It’s doesn’t get much more leafy or green than spinach.
Here’s a fun fact: back in the 1870s, a German chemist named Erich von Wolf was analyzing the iron content in various foods. He found 3.5 milligrams of iron in a 100-gram serving of spinach, but when he wrote it down, he forgot the decimal point. This error was corrected in 1937, but even so, everyone thought for a long time that spinach was absolutely packed with iron, and that’s why Popeye the Sailor would get super strength whenever he ate it. We know now that while there is iron in spinach, it’s not an especially impressive amount, but just because it won’t give you arms like anchors doesn’t mean you should shirk the leafy stuff.
Spinach is a classic health food, rich in nutrients and antioxidants. A a single cup of spinach will give you 100% of your recommended intake of vitamin K, as well as vitamin A, vitamin C, and several different B vitamins for healthy red blood cells. Spinach also contains some very unique antioxidants, such as kaempferol. Studies show that this special flavonoid is natural deterrent for cancer, both preventing it from forming and slowing its effects. Another flavonoid, quercetin, has been linked to better defense against diabetes and heart disease.

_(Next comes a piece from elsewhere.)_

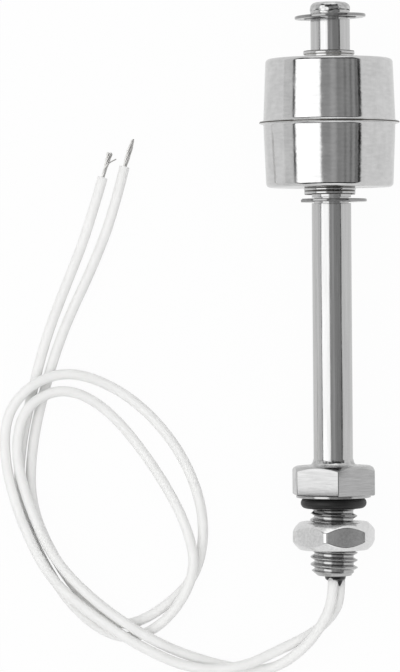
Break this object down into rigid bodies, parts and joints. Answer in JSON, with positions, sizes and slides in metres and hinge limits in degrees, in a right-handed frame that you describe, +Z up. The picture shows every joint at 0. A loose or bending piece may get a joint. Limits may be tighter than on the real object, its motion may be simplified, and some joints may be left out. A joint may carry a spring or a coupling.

Spinach is also great for your noggin, providing benefits for your brain and eyes. Studies show that older adults who consume spinach regularly show a significantly lower rate of cognitive decline as they get older. You’ll have a mind like a steel trap, if I may return to the iron metaphor. Studies have also shown that spinach consumption reduces the chances of developing age-related macular degeneration, the leading cause of loss of sight in adults over 50.
Spinach has a bit of a bitter taste, which can make it a little difficult for some folks to eat. Luckily, it blends really easily into most composite foods, including smoothies, salads, hummus, and even baked goods! You don’t know what you’re missing if you’ve never tried spinach pancakes.